In Ries’ opinion, Beijing is keenly aware of U.S. efforts to invest in its domestic solar energy industry, with the country’s Inflation Reduction Act apportioning billions of dollars to the development of green energy. In the E.U., meanwhile, the proposed Net-Zero Industry Act aims to see 40% of all products in sectors such as solar and wind energy manufactured within the European bloc.

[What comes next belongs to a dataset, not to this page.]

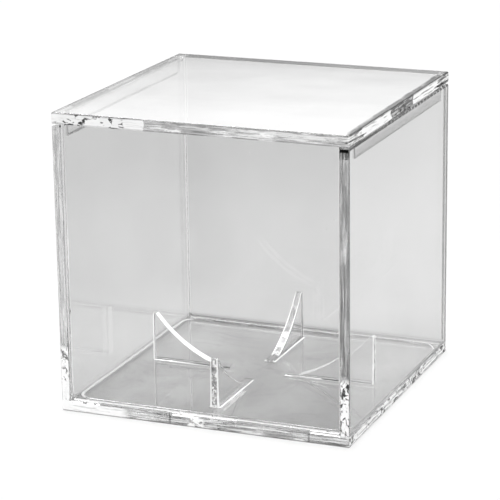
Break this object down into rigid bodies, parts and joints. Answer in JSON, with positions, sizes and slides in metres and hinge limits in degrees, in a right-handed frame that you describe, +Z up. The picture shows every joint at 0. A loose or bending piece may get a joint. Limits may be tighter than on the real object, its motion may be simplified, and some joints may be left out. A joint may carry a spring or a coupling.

Such moves constitute a “long-term threat to China’s world domination in the solar industry”, Ries says. “Everyone is trying to build their own supply-chain alternative”, so Beijing is out to “put the brakes on those efforts” by making it “much more expensive” for companies to manufacture without Chinese input.
According to Ries, China’s proposed curbs on technology exports are indicative of the fact that the country’s “options for reprisals are actually pretty limited”. Up to now, he adds, Beijing has scarcely taken any action in response to the constant drip of sanctions and restrictions coming out of Washington. “China doesn’t have much to offer in response,” Ries says. “And these are probably some of the only areas in which they can do something.”

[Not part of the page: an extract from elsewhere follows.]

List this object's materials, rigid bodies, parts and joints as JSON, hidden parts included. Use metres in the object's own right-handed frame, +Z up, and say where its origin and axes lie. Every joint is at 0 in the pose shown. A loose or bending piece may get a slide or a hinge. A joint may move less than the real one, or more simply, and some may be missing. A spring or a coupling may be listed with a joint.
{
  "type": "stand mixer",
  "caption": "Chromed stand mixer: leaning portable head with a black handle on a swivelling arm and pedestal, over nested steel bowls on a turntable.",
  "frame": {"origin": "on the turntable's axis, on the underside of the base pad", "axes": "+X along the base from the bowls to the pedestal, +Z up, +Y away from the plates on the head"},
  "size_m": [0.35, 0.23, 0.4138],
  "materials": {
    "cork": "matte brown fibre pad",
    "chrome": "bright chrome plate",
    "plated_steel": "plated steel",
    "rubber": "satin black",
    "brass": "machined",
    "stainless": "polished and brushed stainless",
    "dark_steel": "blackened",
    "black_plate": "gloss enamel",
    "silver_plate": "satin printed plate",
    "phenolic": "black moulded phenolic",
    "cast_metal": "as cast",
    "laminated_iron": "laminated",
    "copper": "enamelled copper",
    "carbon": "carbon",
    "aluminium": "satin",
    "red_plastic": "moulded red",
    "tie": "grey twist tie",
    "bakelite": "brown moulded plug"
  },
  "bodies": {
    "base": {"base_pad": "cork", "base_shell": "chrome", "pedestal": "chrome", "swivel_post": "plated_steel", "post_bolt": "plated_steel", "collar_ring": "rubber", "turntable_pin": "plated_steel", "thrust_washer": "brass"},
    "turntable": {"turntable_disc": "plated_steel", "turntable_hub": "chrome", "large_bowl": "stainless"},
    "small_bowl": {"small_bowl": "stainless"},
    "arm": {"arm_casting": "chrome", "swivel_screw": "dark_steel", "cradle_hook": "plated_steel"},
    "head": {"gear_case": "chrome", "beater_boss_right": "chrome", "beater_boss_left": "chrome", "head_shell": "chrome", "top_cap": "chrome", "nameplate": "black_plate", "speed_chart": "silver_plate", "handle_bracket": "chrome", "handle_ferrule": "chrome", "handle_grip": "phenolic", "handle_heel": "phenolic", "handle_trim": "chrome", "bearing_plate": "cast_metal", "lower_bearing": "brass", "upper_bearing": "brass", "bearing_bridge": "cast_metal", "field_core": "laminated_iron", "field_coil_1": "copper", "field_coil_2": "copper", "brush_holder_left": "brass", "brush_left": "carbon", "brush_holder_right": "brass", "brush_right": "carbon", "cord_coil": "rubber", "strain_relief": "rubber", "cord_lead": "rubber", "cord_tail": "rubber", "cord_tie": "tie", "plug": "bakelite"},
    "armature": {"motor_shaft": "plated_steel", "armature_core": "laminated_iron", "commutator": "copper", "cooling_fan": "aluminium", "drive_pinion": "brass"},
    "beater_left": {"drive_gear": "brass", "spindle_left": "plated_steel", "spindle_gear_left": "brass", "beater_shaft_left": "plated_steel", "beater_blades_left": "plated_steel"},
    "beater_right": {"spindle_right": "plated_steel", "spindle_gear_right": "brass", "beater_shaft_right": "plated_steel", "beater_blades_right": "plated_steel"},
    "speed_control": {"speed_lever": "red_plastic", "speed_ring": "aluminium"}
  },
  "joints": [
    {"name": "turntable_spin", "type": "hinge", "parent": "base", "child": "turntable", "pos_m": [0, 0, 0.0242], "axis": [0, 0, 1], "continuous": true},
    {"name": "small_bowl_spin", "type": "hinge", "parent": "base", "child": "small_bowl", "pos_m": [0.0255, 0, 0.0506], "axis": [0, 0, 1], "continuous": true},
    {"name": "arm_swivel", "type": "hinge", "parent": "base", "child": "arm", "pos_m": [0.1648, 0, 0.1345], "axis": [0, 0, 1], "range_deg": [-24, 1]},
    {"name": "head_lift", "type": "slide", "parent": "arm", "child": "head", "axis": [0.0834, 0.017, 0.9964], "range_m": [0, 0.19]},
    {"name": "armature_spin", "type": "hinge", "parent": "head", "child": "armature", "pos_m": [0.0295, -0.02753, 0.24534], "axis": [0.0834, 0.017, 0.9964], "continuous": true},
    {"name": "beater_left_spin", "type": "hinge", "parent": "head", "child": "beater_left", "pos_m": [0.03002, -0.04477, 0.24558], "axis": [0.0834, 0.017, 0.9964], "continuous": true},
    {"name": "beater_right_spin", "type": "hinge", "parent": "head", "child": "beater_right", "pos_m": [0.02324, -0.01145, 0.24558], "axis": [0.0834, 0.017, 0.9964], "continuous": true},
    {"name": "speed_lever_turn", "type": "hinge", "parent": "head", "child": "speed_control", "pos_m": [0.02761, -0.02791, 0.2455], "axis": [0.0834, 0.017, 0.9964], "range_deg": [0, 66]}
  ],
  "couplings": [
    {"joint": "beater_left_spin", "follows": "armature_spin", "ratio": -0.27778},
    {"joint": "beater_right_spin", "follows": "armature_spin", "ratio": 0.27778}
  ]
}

Ban on exports of 24 types of technology
If the updates to the catalog are approved, it will be illegal to export 24 types of technology, while there will be restrictions on the remaining 115 (the sale of products will be allowed with a license, but there will be a strict ban on sharing the know-how involved in creating them). The last time the Chinese government updated this list was in August 2020 (and, before that, in 2008).
The ongoing debate over the measure appears to be an intense one, as it is also in the public arena. Bai Chong’en, the dean of the School of Economics and Management at Tsinghua University, has openly complained that including silicon wafers on the list could have a negative impact on the global competitiveness of the Chinese photovoltaic industry. “Since the feedback period was opened, many foreign companies have looked for alternatives to Chinese technology and are looking at the possibility of resuming operations with European and American firms,” the state-owned newspaper Economic Daily says.

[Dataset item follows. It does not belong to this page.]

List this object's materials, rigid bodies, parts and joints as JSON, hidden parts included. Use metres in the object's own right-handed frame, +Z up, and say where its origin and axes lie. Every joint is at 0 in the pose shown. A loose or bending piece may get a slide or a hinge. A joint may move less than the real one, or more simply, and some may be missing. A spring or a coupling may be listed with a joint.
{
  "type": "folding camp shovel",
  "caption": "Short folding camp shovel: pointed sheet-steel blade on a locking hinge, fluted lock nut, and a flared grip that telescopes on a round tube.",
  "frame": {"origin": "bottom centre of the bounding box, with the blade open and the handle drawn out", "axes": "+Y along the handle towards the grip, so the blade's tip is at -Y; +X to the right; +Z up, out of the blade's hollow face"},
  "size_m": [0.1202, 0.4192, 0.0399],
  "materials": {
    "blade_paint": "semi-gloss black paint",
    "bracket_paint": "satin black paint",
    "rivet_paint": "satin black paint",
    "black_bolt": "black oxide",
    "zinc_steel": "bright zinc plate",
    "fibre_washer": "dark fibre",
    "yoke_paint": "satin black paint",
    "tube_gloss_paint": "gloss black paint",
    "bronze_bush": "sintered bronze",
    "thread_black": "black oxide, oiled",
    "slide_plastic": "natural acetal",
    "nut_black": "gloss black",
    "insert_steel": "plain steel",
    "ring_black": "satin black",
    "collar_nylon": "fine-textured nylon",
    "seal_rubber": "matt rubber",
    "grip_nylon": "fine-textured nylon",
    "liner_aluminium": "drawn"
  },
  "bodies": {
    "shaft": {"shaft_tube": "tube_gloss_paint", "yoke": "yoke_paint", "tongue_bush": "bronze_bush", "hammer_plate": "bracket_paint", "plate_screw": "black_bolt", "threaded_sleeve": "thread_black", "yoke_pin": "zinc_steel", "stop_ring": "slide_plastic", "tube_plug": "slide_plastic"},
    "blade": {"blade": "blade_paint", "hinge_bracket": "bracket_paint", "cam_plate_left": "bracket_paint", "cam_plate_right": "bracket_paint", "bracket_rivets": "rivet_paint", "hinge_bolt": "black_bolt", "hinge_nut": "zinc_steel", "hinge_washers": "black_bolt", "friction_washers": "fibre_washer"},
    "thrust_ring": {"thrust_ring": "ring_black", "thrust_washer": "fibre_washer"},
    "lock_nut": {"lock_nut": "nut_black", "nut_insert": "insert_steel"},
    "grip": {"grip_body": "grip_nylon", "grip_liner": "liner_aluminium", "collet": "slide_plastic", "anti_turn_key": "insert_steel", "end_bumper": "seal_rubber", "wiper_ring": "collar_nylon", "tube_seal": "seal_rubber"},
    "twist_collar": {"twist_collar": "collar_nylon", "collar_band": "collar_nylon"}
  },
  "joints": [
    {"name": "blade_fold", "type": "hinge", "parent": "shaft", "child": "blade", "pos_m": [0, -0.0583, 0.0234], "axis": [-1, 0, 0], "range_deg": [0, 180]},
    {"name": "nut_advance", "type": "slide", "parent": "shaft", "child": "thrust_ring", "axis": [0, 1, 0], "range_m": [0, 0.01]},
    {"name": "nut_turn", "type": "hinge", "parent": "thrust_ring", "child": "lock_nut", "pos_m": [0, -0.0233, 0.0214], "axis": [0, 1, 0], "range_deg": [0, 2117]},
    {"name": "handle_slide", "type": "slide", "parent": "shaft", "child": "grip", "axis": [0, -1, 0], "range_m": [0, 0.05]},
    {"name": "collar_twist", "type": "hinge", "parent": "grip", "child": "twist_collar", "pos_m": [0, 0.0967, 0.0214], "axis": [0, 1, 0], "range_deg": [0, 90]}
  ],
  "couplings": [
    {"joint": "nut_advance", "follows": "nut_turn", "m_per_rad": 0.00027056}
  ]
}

According to a report released last year by the International Energy Agency, China is currently home to over 97% of the globe’s production of silicon wafers.
For Beijing, pursuing scientific and technological self-sufficiency is imperative amid the growing tensions with Washington. China’s president, Xi Jinping, called in March for the country to seek “high-quality growth” and to embrace “development guided by innovation”, while the Chinese Communist Party is increasing oversight through a major revamp of state institutions. In clamping down on exports of its top technologies, such as photovoltaic technology, rare earths, intelligent vehicles and biotech, China is protecting its privileged position, by hindering progress in these industries in locations such as the U.S., the EU and India, which is also out to reduce its dependence on the country.
Another major technology that is set for inclusion on China’s restricted and banned list is the LiDAR laser radar system, which is essential to the production of autonomous and intelligent vehicles. At present, Chinese companies have a 58% market share in the sector, according to a study by the Chinese consultancy AlixPartners. Beijing is also considering prohibiting the export of technology necessary for manufacturing high-performance magnets, which are made using rare earths like neodymium and samarium-cobalt. When it comes to rare earths — a group of 17 chemical elements that are present in most everyday electronic devices and are crucial to the manufacture of electric vehicles, wind turbines and sophisticated weapons — China is in a position of complete dominance: it accounts for 85% of worldwide production.